Wednesday, July 3, 2013

The Snake

Sunday morning, I stepped out the back door on the way to the barn and saw something black and shiny in the grass. We have a few black garden hoses, so at first I thought it must be one of those. But then I got closer, and I realized this definitely wasn't a hose.


It was a snake.

About a five foot snake. He was creeping up the driveway, hiding behind the tomato pots and the crepe myrtles waiting to be planted. Sunning himself. He was super shiny and super lumpy. Maybe he just ate. Or maybe he was about to shed his skin - the layers of new and old start to look funny when that happens. I walked up slowly, because around here, shiny black snakes are either harmless rat snakes...or water moccasins.
See how lumpy he is? Ick. 
Thankfully, he was only a black rat snake. This knowledge was comforting...but I still wasn't ready to be excited that he was there. Go back out in the pasture and eat mice there, thank you very much.
Close up of the lumpiness.
He eventually moved along and I didn't see him for the rest of the day. But Monday morning, when I got back from the barn, I was leaning down to turn on the spigot and water the tomatoes, when Riddick went nuts. Growling and barking and jumping. The snake was back, and he'd wedged himself between the siding and the patio concrete. About six inches away from my face. Gah. Not a pleasant surprise.

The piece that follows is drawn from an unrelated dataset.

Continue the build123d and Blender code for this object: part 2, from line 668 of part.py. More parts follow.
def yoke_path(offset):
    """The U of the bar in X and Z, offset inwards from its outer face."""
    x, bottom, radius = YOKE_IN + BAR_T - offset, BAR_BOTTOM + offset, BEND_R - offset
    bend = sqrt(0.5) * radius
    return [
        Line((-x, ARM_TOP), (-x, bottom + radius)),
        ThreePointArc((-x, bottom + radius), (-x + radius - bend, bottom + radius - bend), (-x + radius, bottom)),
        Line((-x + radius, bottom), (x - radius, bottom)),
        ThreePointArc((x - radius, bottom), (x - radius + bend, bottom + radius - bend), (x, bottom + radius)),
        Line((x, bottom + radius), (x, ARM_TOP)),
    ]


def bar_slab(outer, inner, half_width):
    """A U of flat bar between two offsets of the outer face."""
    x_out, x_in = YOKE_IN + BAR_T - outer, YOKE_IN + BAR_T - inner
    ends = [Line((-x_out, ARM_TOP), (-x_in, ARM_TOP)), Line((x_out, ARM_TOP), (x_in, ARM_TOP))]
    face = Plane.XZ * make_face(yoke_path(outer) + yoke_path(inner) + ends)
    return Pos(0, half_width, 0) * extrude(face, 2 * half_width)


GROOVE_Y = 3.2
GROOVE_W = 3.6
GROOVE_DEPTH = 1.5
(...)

It's funny: other animals hate snakes. Horses hate them. Dogs hate them. The barn cats hate them. None of them have ever been bitten, but it's instinctual on their part. The aggression is instant and automatic. Watch: if a horse can't run from a snake, it goes into stomping mode.
So, if it's instinctual for the mammals in my life, does that mean it's an instinctual aversion on my part too?
I always fall back on my gut feeling - on instinct. I was complaining to my mom the other day that I don't approach writing differently, and she reminded me that I do what feels natural - instinctual. And that I shouldn't fight it. I think she's right; she's right a lot of the time.
So, I'm writing and am still not a fan of snakes. Real dramatic, As the World Turns stuff around here, huh?